The hyphen makes all the difference in the world. It transforms words into other words, other parts of speech, and therefore it clarifies things. I shouldn't have to stop and stare at a piece of writing and wonder whether it's correct (or what the hell it means): that's the writer's job, not the reader's. If they had used that damned hyphen in the first place, I wouldn't have had my strange, disorienting early-morning experience, and the world would be a (slightly but measurably) better place.

Friday, February 03, 2006

Not Quite

Yesterday I saw a sign which said a business was hiring--no surprise in this town--and was looking for "fulltime/partime workers".

I'm hoping beyond hope that the ghastly neologism "partime" isn't actually making its way into the language, although Google gives over 300,000 hits, nearly all of which use it as if it were a proper word (and not a clumsy version of the indisputably correct "part-time"). It looks vaguely French, it looks sloppy (as if someone couldn't even be bothered to write out the whole word), it looks wrong. And horrible.

I'm aware of the word "parboil", which seems to suggest that we can take the first chunk of "part" or "partial" and affix it to words, but in fact "parboil"--which means "to boil partially"--is an anomaly, an accident of the language. The original French version of the word, "parboillir", mean "to boil thoroughly"; the prefix "par-" is from Latin "per-", "through" (as in "through and through"). The current meaning of "parboil" was influenced by "part", it's true, but it's a one-off: "par-" isn't an affix and we don't just slap it in front of words we want to turn into partial versions of themselves. Especially not "-time".

Thursday, February 02, 2006

We Just Disagree

I dropped Paul Brians a line yesterday regarding Tuesday's post about "abolition" versus "abolishment". Here's what I wrote:

When I was searching your handy site--specifically, the "More Errors" page--one of the first things I saw was that "abolishment" is listed as an erroneous form of "abolition". This surprised me greatly, because "abolishment" is a valid, current English word: the OED says so, Answers.com agrees, and the online dictionary that you yourself suggest to readers, the Merriam-Webster Online, also lists it under "abolish" (which means it's not just valid in British English, but also in American). I agree that "abolition" is probably preferable to "abolishment", but there's no reason we can't have two identical synonyms in English. It's hard enough to get people to speak and write correctly: I'd rather not confuse them further by attempting to ban perfectly good words.

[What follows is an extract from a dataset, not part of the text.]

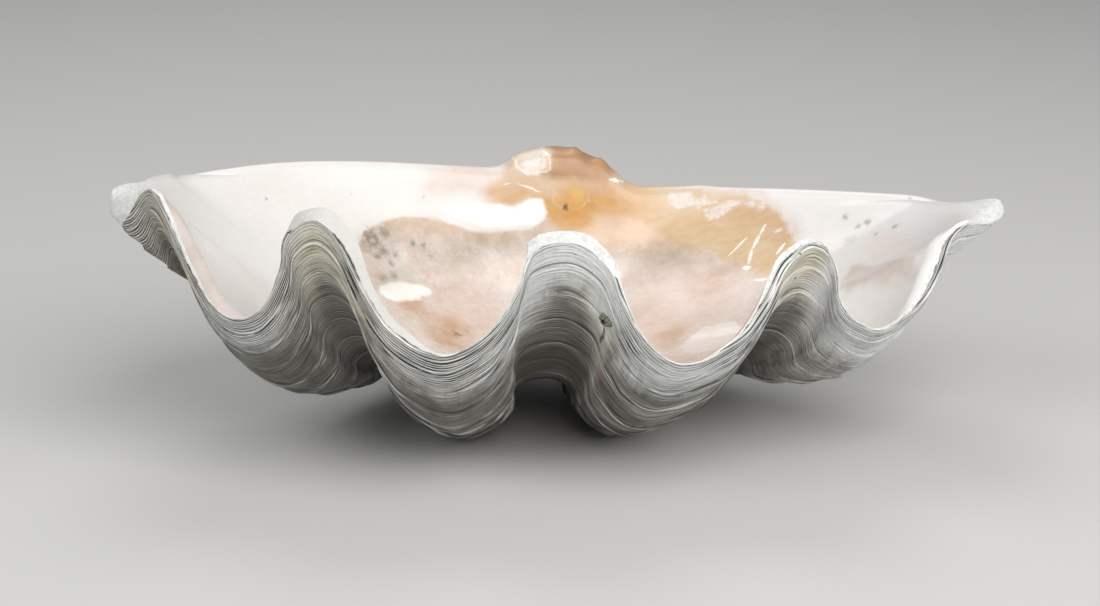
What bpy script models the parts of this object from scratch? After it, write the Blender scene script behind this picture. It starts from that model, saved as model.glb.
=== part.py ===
# One valve of a giant clam, lying hollow side up on the backs of its ribs.
# Metres, +Z up, +X right, -Y towards the wavy front margin.
# The valve is one grown piece: its outside is the wavy margin carried back through all its
# earlier sizes, turned and shrunk about the beak, so every growth ledge runs parallel to the margin.

import math

import bmesh
import bpy
import numpy as np

# Outer edge of the lip, as x, y, z, seen from the beak at the origin with the hollow up.
# The front runs from the left corner over four ribs to the right corner.
FRONT_MARGIN = (
    # left corner and the half fold beside it
    (-0.367, -0.242, 0.038),
    (-0.353, -0.261, 0.045),
    (-0.334, -0.279, 0.069),
    (-0.321, -0.293, 0.054),
    (-0.305, -0.307, 0.011),
    (-0.290, -0.321, -0.014),
    # first rib
    (-0.270, -0.335, -0.022),
    (-0.247, -0.342, -0.009),
    (-0.233, -0.349, 0.021),
    (-0.229, -0.357, 0.051),
    (-0.212, -0.364, 0.064),
    (-0.194, -0.372, 0.050),
    (-0.176, -0.381, 0.011),
    (-0.155, -0.389, -0.020),
    # second rib
    (-0.119, -0.398, -0.037),
    (-0.085, -0.397, -0.023),
    (-0.066, -0.397, 0.006),
    (-0.055, -0.396, 0.040),
    (-0.022, -0.396, 0.051),
    (0.006, -0.398, 0.034),
    (0.023, -0.397, 0.000),
    (0.044, -0.396, -0.031),
    # third rib
    (0.072, -0.396, -0.046),
    (0.112, -0.387, -0.038),
    (0.135, -0.381, -0.014),
    (0.154, -0.369, 0.016),
    (0.176, -0.358, 0.027),
    (0.197, -0.346, 0.006),
    (0.207, -0.334, -0.026),
    (0.224, -0.323, -0.048),
    # fourth rib, then the half fold and the right corner
    (0.246, -0.311, -0.059),
    (0.278, -0.297, -0.046),
    (0.298, -0.283, -0.023),
    (0.312, -0.269, 0.003),
    (0.331, -0.255, 0.010),
    (0.369, -0.204, -0.006),
)

# The back runs from the right corner, over the hinge, to the left corner.
BACK_MARGIN = (
    (0.367, -0.186, 0.003),
    (0.352, -0.150, -0.004),
    (0.322, -0.114, -0.007),
    (0.270, -0.078, -0.012),
    (0.200, -0.044, -0.016),
    (0.130, -0.020, -0.018),
    (0.086, -0.010, -0.017),
    (0.066, -0.006, -0.002),
    (0.040, -0.003, 0.014),
    (0.010, -0.003, 0.020),
    (-0.020, -0.010, 0.016),
    (-0.040, -0.016, 0.006),
    (-0.080, -0.026, 0.010),
    (-0.160, -0.046, 0.021),
    (-0.230, -0.072, 0.029),
    (-0.300, -0.116, 0.034),
    (-0.345, -0.168, 0.040),
    (-0.366, -0.218, 0.044),
)

# How far each fold strays sideways on its way back to the beak, at that fold's place in x.
FOLD_LEAN = (
    (-0.367, 0.0),
    (-0.334, -0.040),
    (-0.270, -0.018),
    (-0.212, -0.015),
    (-0.119, -0.010),
    (-0.022, -0.007),
    (0.072, -0.015),
    (0.176, 0.005),
    (0.246, 0.026),
    (0.331, -0.002),
    (0.369, 0.0),
)
LEAN_TURN = 0.60

# Growth: the turn about the beak is in radians, and size falls as exp(-(a turn + b turn^2)).
BEAK = (0.012, 0.0, -0.003)
SHRINK = 0.54
SHRINK_MORE = 0.25
BEAK_TURN = 2.75
SMALL_TURN = 0.01

# Growth ledges, as the turn at which each one ends and how far it stands out.
LEDGES = (
    (0.05, 0.0025),
    (0.12, 0.0035),
    (0.20, 0.0030),
    (0.30, 0.0040),
    (0.40, 0.0035),
    (0.52, 0.0045),
    (0.66, 0.0040),
    (0.82, 0.0040),
    (1.02, 0.0035),
    (1.28, 0.0030),
    (1.62, 0.0025),
    (2.05, 0.0015),
)
LEDGE_DROP = 0.018
LEDGE_MIDWAY = 0.45

# Lip thickness: thin in the ribs, thick on the crests between them, thickest at the hinge.
LIP_RIB = 0.007
LIP_CREST = 0.012
LIP_BACK = 0.016
LIP_CORNER = 0.016
LIP_HINGE = 0.036
LIP_RISE = 0.003
CROWN_FRONT = 0.003
CROWN_CORNER = 0.018
CROWN_BACK = 0.007
RIB_HEIGHT = -0.045
CREST_HEIGHT = 0.055
HINGE_X = 0.025
HINGE_HALF = 0.075
CORNER_AT = 0.325
CORNER_END = 0.365
CORNER_PASSES = 5
CORNER_SOFTNESS = 0.7

# The hollow: its lowest point, the line of the fold crests, and how the folds die out inwards.
# Parts of the way are 0 at the lip and 1 at the lowest point.
BOWL = (-0.005, -0.168, -0.116)
CREST_LINE = 0.045
CREST_SLOPE = -0.085
BOWL_TURN = 0.95
FOLDS_FILLED = 0.62
WALL_LEFT_AT = 0.25
SOFT_FROM = 0.2
SOFT_TO = 0.9
SOFTNESS = 0.34
SIDE_AT = 0.24
SIDE_END = 0.36
SIDE_SHARE = 0.8
WALL_POWER = 1.9
HINGE_WALL_POWER = 2.4
HINGE_WALL_HALF = 0.13

# Where the front ends and the back begins, as the distance in front of the beak.
BACK_AT = 0.06
FRONT_AT = 0.23

# Mesh: samples between two margin points, and rings from the lip to the bowl's lowest point.
FRONT_STEPS = 2
BACK_STEPS = 1
BOWL_RINGS = 14

# Rest: the valve tips about X and Y until it balances, and its ribs are worn flat by WEAR.
REST_PITCH = 0.25
REST_ROLL = -1.0
WEAR = 0.005

SHELL_COLOUR = (0.68, 0.64, 0.57, 1.0)
SHELL_ROUGHNESS = 0.55


def smooth_step(low, high, value):
    t = np.clip((value - low) / (high - low), 0.0, 1.0)
    return t * t * (3.0 - 2.0 * t)


def clear_scene():
    for item in list(bpy.data.objects):
        bpy.data.objects.remove(item, do_unlink=True)


def front_part(points):
    """1 on the front and the corners, 0 along the back margin."""
    return smooth_step(BACK_AT, FRONT_AT, -points[:, 1])


def margin_loop():
    """Closed smooth curve through the margin points."""
    points = np.array(FRONT_MARGIN + BACK_MARGIN)
    steps = [FRONT_STEPS] * (len(FRONT_MARGIN) - 1) + [BACK_STEPS] * (len(BACK_MARGIN) + 1)
    curve = []
    for i, count in enumerate(steps):
        a, b, c, d = (points[(i + k) % len(points)] for k in (-1, 0, 1, 2))
        for t in np.arange(count) / count:
            curve.append(0.5 * (2 * b + (c - a) * t + (2 * a - 5 * b + 4 * c - d) * t ** 2
                                + (3 * b - a - 3 * c + d) * t ** 3))
    return np.array(curve)


def grow_back(points, turn):
    """Where points of the margin were when the valve was younger by this turn."""
    size = math.exp(-(SHRINK * turn + SHRINK_MORE * turn ** 2))
    cosine, sine = math.cos(turn), math.sin(turn)
    x, y, z = (points - np.array(BEAK)).T
    lean_x, lean = np.array(FOLD_LEAN).T
    stray = np.interp(points[:, 0], lean_x, lean) * front_part(points)
    stray *= turn / LEAN_TURN * math.exp(1.0 - turn / LEAN_TURN)
    older = np.stack([x * size + stray, (y * cosine - z * sine) * size, (y * sine + z * cosine) * size], 1)
    return older + np.array(BEAK)


def outward(before, here, after):
    """Unit normals of a ring, from the rings on both sides of it."""
    along = np.roll(here, -1, 0) - np.roll(here, 1, 0)
    normal = np.cross(after - before, along)
    return normal / np.maximum(np.linalg.norm(normal, axis=1, keepdims=True), 1e-9)


def soften(ring, width):
    """Even out the waves of a closed ring, the short ones first."""
    waves = np.fft.rfft(ring, axis=0)
    waves *= np.exp(-0.5 * (np.arange(len(waves)) * width) ** 2)[:, None]
    return np.fft.irfft(waves, len(ring), axis=0)


def ring_turns():
    """Turn of each outside ring, and how far that ring stands out."""
    rings = [(0.0, 0.0)]
    last = 0.0
    for turn, height in LEDGES:
        if last > 0.0:
            rings.append((0.5 * (last + turn), LEDGE_MIDWAY * height))
        rings.append((turn - LEDGE_DROP, 0.0))
        rings.append((turn, height))
        last = turn
    rings.append((0.5 * (last + BEAK_TURN), 0.0))
    rings.append((BEAK_TURN, 0.0))
    return sorted(rings)


def outside_rings(margin):
    rings = []
    for turn, height in ring_turns():
        here = grow_back(margin, turn)
        normal = outward(grow_back(margin, turn - SMALL_TURN), here, grow_back(margin, turn + SMALL_TURN))
        rings.append(here + normal * height * front_part(margin)[:, None])
    return rings


def lip_rings(margin):
    """The lip's crown, which stands a little proud, and its inner edge."""
    front = front_part(margin)[:, None]
    crest = smooth_step(RIB_HEIGHT, CREST_HEIGHT, margin[:, 2])[:, None]
    corner = smooth_step(CORNER_AT, CORNER_END, np.abs(margin[:, 0]))[:, None]
    hinge = np.exp(-((margin[:, 0] - HINGE_X) / HINGE_HALF) ** 2)[:, None] * (1.0 - front)
    younger, older = grow_back(margin, SMALL_TURN), grow_back(margin, -SMALL_TURN)
    across = outward(younger, margin, older) * front + np.array([0.0, -1.0, 0.0]) * (1.0 - front)
    across /= np.linalg.norm(across, axis=1, keepdims=True)
    along = older - younger
    along /= np.maximum(np.linalg.norm(along, axis=1, keepdims=True), 1e-9)
    along = along * front + np.array([0.0, 0.0, 1.0]) * (1.0 - front)
    thick = (LIP_RIB + (LIP_CREST - LIP_RIB) * crest) * front + LIP_BACK * (1.0 - front)
    thick += (LIP_CORNER - thick) * corner + (LIP_HINGE - LIP_BACK) * hinge
    proud = CROWN_FRONT * front + CROWN_BACK * (1.0 - front)
    proud += (CROWN_CORNER - proud) * corner
    edge = margin + across * thick
    edge[:, 2] += LIP_RISE * (crest * front)[:, 0]
    for _ in range(CORNER_PASSES):
        level = 0.5 * (np.roll(edge, -1, 0) + np.roll(edge, 1, 0))
        edge += (level - edge) * CORNER_SOFTNESS * corner
    return [0.5 * (margin + edge) + along * proud, edge]


def inside_rings(edge):
    """Rings of the hollow, from the lip's inner edge down to the bowl's lowest point."""
    bowl = np.array(BOWL)
    front = front_part(edge)
    power = WALL_POWER + HINGE_WALL_POWER * np.exp(-(edge[:, 0] / HINGE_WALL_HALF) ** 2) * (1.0 - front)
    trough = np.minimum(edge[:, 2] - (CREST_LINE + CREST_SLOPE * edge[:, 0]), 0.0) * front
    middle = 1.0 - SIDE_SHARE * smooth_step(SIDE_AT, SIDE_END, np.abs(edge[:, 0]))
    rings = []
    for step in range(1, BOWL_RINGS):
        in_part = step / BOWL_RINGS
        filled = edge.copy()
        filled[:, 2] -= trough * smooth_step(0.0, FOLDS_FILLED, in_part)
        grown = grow_back(filled, BOWL_TURN * in_part)
        straight = bowl + (edge - bowl) * (1.0 - in_part)
        straight[:, 2] = bowl[2] + (edge[:, 2] - trough - bowl[2]) * (1.0 - in_part) ** power
        follow = (front * middle * (1.0 - smooth_step(WALL_LEFT_AT, 1.0, in_part)))[:, None]
        ring = grown * follow + straight * (1.0 - follow)
        rings.append(soften(ring, SOFTNESS * smooth_step(SOFT_FROM, SOFT_TO, in_part)))
    return rings


def rest(points):
    """Tip the valve as it balances, set it on z = 0 and centre it."""
    pitch, roll = math.radians(REST_PITCH), math.radians(REST_ROLL)
    x, y, z = points.T
    y, z = y * math.cos(pitch) - z * math.sin(pitch), y * math.sin(pitch) + z * math.cos(pitch)
    x, z = x * math.cos(roll) + z * math.sin(roll), z * math.cos(roll) - x * math.sin(roll)
    x = x - 0.5 * (x.min() + x.max())
    y = y - 0.5 * (y.min() + y.max())
    z = np.maximum(z - z.min() - WEAR, 0.0)
    return np.stack([x, y, z], 1)


def valve_mesh():
    margin = margin_loop()
    outer = outside_rings(margin)
    lip = lip_rings(margin)
    rings = outer[::-1] + lip + inside_rings(lip[-1])
    count = len(margin)
    beak_cap = outer[-1].mean(axis=0)
    points = rest(np.concatenate(rings + [beak_cap[None], np.array(BOWL)[None]]))
    mesh = bmesh.new()
    verts = [mesh.verts.new(p) for p in points]
    for ring in range(len(rings) - 1):
        for i in range(count):
            j = (i + 1) % count
            here, there = ring * count, (ring + 1) * count
            mesh.faces.new((verts[here + i], verts[here + j], verts[there + j], verts[there + i]))
    last = (len(rings) - 1) * count
    for i in range(count):
        j = (i + 1) % count
        mesh.faces.new((verts[-2], verts[j], verts[i]))
        mesh.faces.new((verts[-1], verts[last + i], verts[last + j]))
    bmesh.ops.recalc_face_normals(mesh, faces=mesh.faces)
    data = bpy.data.meshes.new("clam_valve")
    mesh.to_mesh(data)
    mesh.free()
    return data


def shell_material():
    material = bpy.data.materials.new("shell")
    material.use_nodes = True
    shader = material.node_tree.nodes["Principled BSDF"]
    shader.inputs["Base Color"].default_value = SHELL_COLOUR
    shader.inputs["Roughness"].default_value = SHELL_ROUGHNESS
    shader.inputs["Metallic"].default_value = 0.0
    return material


def main():
    clear_scene()
    valve = bpy.data.objects.new("clam_valve", valve_mesh())
    valve.data.materials.append(shell_material())
    bpy.context.scene.collection.objects.link(valve)


main()
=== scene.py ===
# One valve of a giant clam, hollow side up: chalky growth lamellae outside, stained porcelain inside.
# Metres unless a note says millimetres, +Z up, -Y towards the wavy front margin.
import math

import bpy
import numpy as np
from mathutils import Matrix, Vector


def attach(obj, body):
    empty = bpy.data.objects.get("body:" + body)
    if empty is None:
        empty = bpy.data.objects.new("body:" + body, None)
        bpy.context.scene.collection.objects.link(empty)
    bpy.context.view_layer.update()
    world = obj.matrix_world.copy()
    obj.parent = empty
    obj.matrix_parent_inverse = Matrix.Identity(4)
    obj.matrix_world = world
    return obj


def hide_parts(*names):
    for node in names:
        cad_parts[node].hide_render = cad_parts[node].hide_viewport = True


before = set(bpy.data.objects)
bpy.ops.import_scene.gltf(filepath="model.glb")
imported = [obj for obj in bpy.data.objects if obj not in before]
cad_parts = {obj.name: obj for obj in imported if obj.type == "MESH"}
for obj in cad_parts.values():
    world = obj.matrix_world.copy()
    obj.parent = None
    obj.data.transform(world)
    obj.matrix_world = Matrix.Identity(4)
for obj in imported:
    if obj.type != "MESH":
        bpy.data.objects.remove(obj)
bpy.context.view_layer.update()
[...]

And here's what he wrote in reply:

The OED doesn't call it obsolete, but it does have this usage note: "It scarcely differs from ABOLISHING n. on the one hand, or ABOLITION on the other: the latter is now generally used instead."

It's one thing if someone deliberately chooses the somewhat archaic form, but if a writer just can't think of "abolition" and re-invents "abolishment" as a substitute, few readers are likely to be impressed.

I can see his point, sort of: "abolition" is, after all, the standard, and "abolishment" isn't used nearly as much, although I think it's a fair distance from being archaic; Googling both terms suggests that "abolition" is about fifteen times as popular, but "abolishment" still gets over 650,000 hits, so obviously it's still a living word. The only problem with the latter term is that some readers or listeners are going to stop in their tracks and say, "Abolishment? Is that even a word?" (I'm not sure how readers are expected to tell the difference between a writer's deliberately choosing a word versus reinventing it, though; one of the glories of English is that we have a huge store of affixes that we can use to modify words at will, with the expectation that we'll be understood, even if we're inventing or reinventing a word.)

What it boils down to is that I don't think "abolishment" can be called an error, and so doesn't belong on a web page devoted to errors in English. "Abolishment" may not be the standard way of expressing the idea, but it's not an error, either. I think it's nice to have a whole raft of different ways to say the same thing: it enriches and vivifies the language. Even though I'd generally use "abolition", "abolishment" is clearly neither dead nor archaic, not even close, and I'd rather keep it in circulation than call it wrong.

Wednesday, February 01, 2006

To Die For

So I was in the supermarket today and among the things that my eyes fell upon was mortadella, which is a kind of Italian sausage resembling bologna. I had more than once said, "They call it that because it'll kill you" (laced as it is with quantities of pork fat), but, contrary to my nature, it had never actually occurred to me to ask what the name really meant, though it seems like a pretty obvious question. I mean, it couldn't be related to French "mourir", "to die", and English "mortician" and "mortal", could it?

Fortunately, it couldn't. "Mortadella", despite its deadly-looking name, is actually from the Latin "myrtus", which is to say "myrtle"; the sausage got its name because it was originally flavoured with myrtle berries.

I didn't buy any mortadella, but now that I know what the name means, maybe I will.


Something else I saw in the supermarket was a product in the ridiculous line of Fusion shaving products which I've already complained about. This time the product I'm snarking about isn't the preposterous razor but the after-shave balm, which says on the label it's to be used "after you shave everyday".

No! Bad, bad Gillette! "Everyday" is an adjective, "every day" is an adverbial phrase, you need an adverb to modify the verb "shave", and after having put this on your product label you look stupid to any educated person!

Here's a funny blog entry about the whole Fusion phenomenon, with this smart observation:

Seriously. If you can’t get a close enough shave with 2 or 3 blades, maybe God is telling you to grow a beard.